Para Ana Cecília, a construção de um ambiente mais acolhedor para mães no mundo dos negócios requer um trabalho coletivo de empatia. “É preciso estarmos muito conscientes de que, durante um determinado período de tempo, as mães estarão mais ausentes, mas que isso não significa que elas sejam menos eficientes”, destaca.
Ela cita, também, medidas estruturais simples, mas que fazem toda a diferença para as mães empresárias. “Com relação aos eventos e atividades, ter uma espaço reservado para amamentação. Além disso, para viabilizar o networking materno, as manhãs são mais simples para as mães do que as tardes e noites”, aponta.

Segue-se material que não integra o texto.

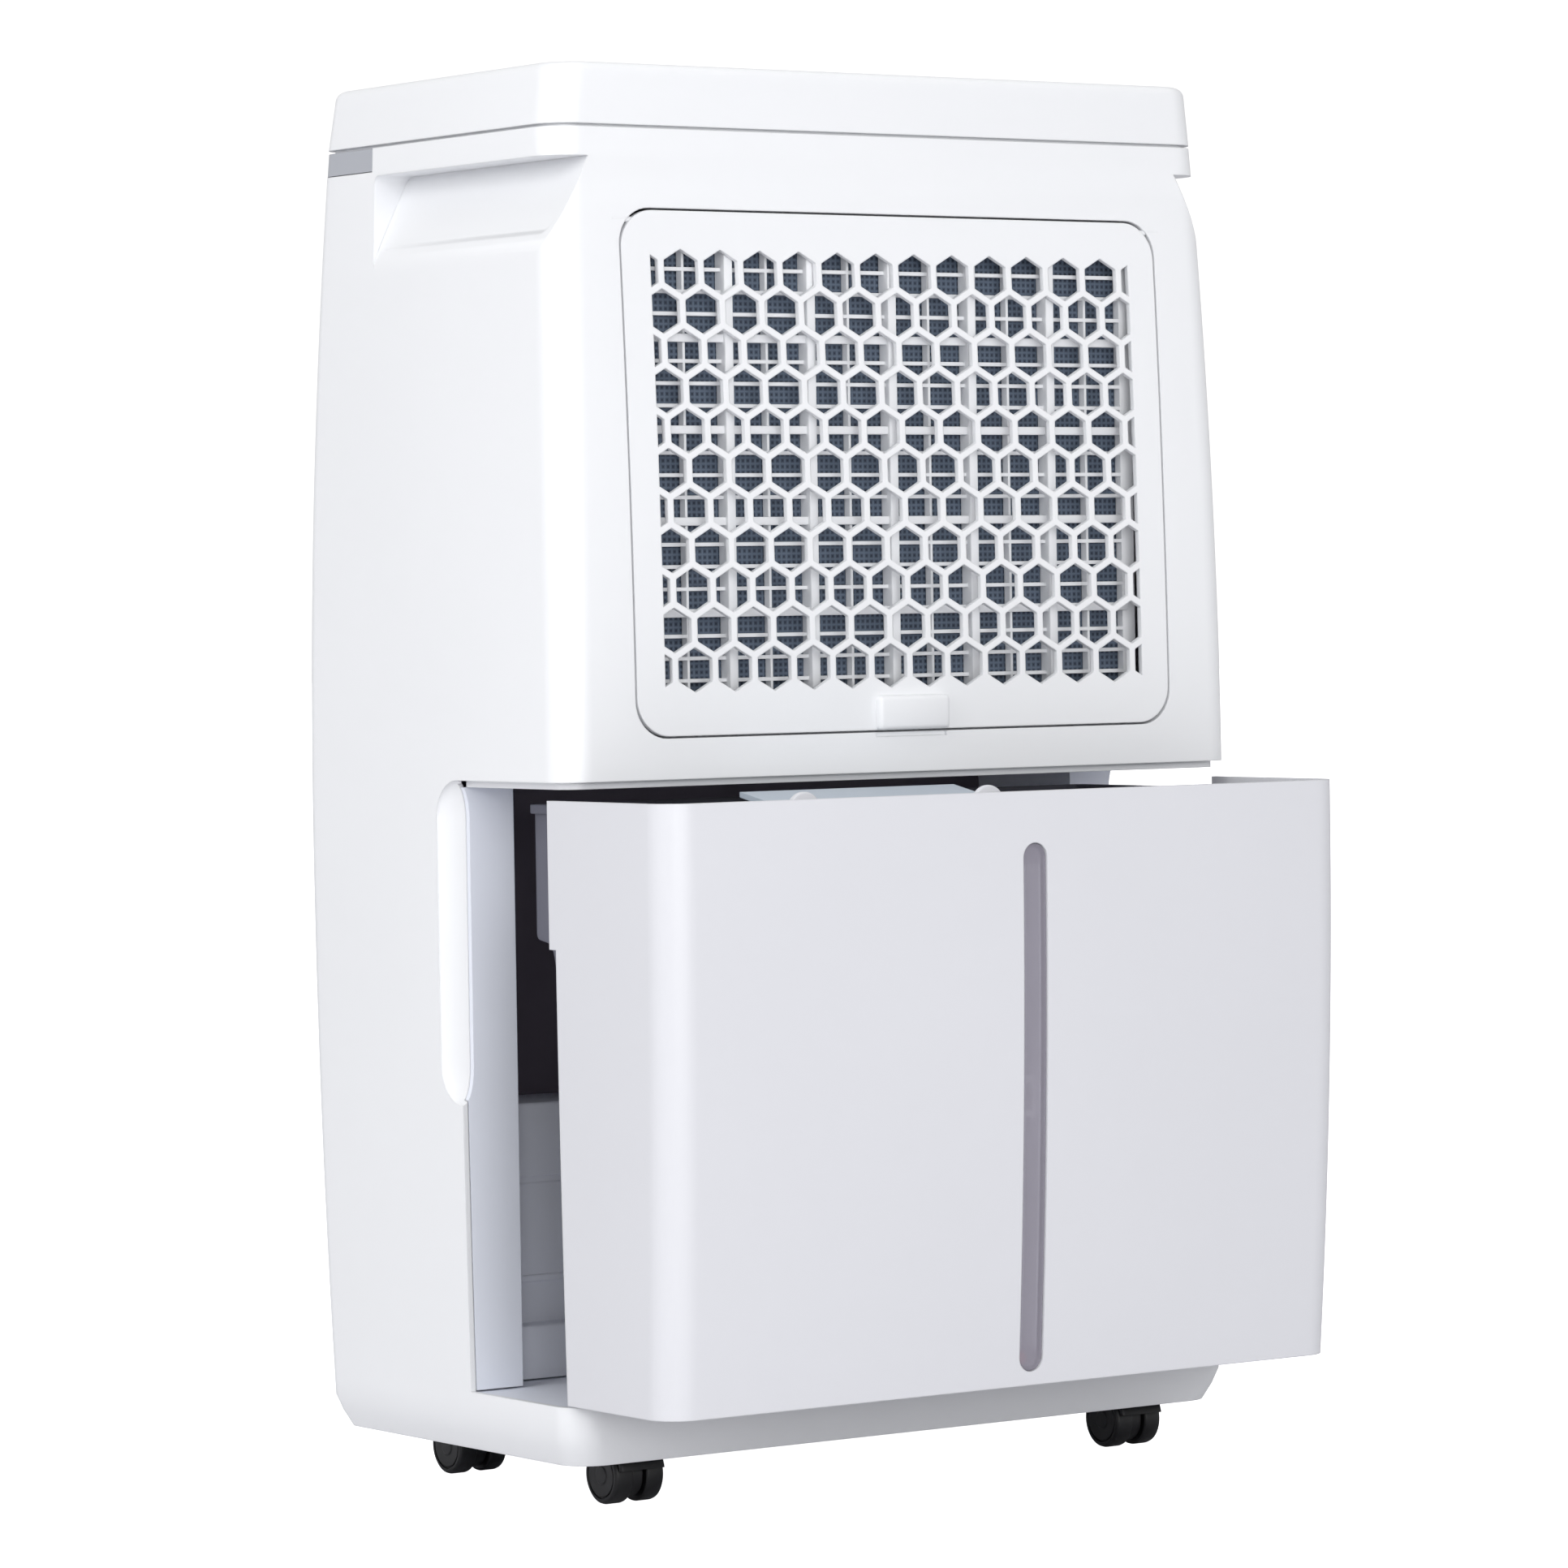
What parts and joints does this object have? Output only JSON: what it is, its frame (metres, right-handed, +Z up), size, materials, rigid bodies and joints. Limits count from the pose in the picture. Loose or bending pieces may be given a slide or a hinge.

Perguntamos a Fabiana o que precisa avançar no ecossistema empreendedor para que as mães sejam mais acolhidas. Para ela, essa resposta vai muito além do mundo dos negócios. “A tradição social de que as mães têm que ficar em casa unicamente cuidando dos filhos está démodé. Não é mais assim”, diz.

A mentora de mães e criadora do blog De Madre a Madre, Fabiana Jafif, e suas filhas. Foto: Arquivo pessoal
O mais importante é entender que ser mãe é maravilhoso, mas não deve ser a única coisa nas nossas vidas
Fabiana Jafif
Por fim, construir um ecossistema empreendedor cada vez mais amigável vai muito além de cobrar ações de terceiros: envolve também o esforço para ser um exemplo a ser seguido. “Na Victoria 147, nós tentamos entender quais são nossos desafios e como superá-los internamente com a nossa equipe. Tivemos exercícios bem-sucedidos e é essa maneira que estamos aprendendo a resolver essas necessidades”, conta Ana Victoria.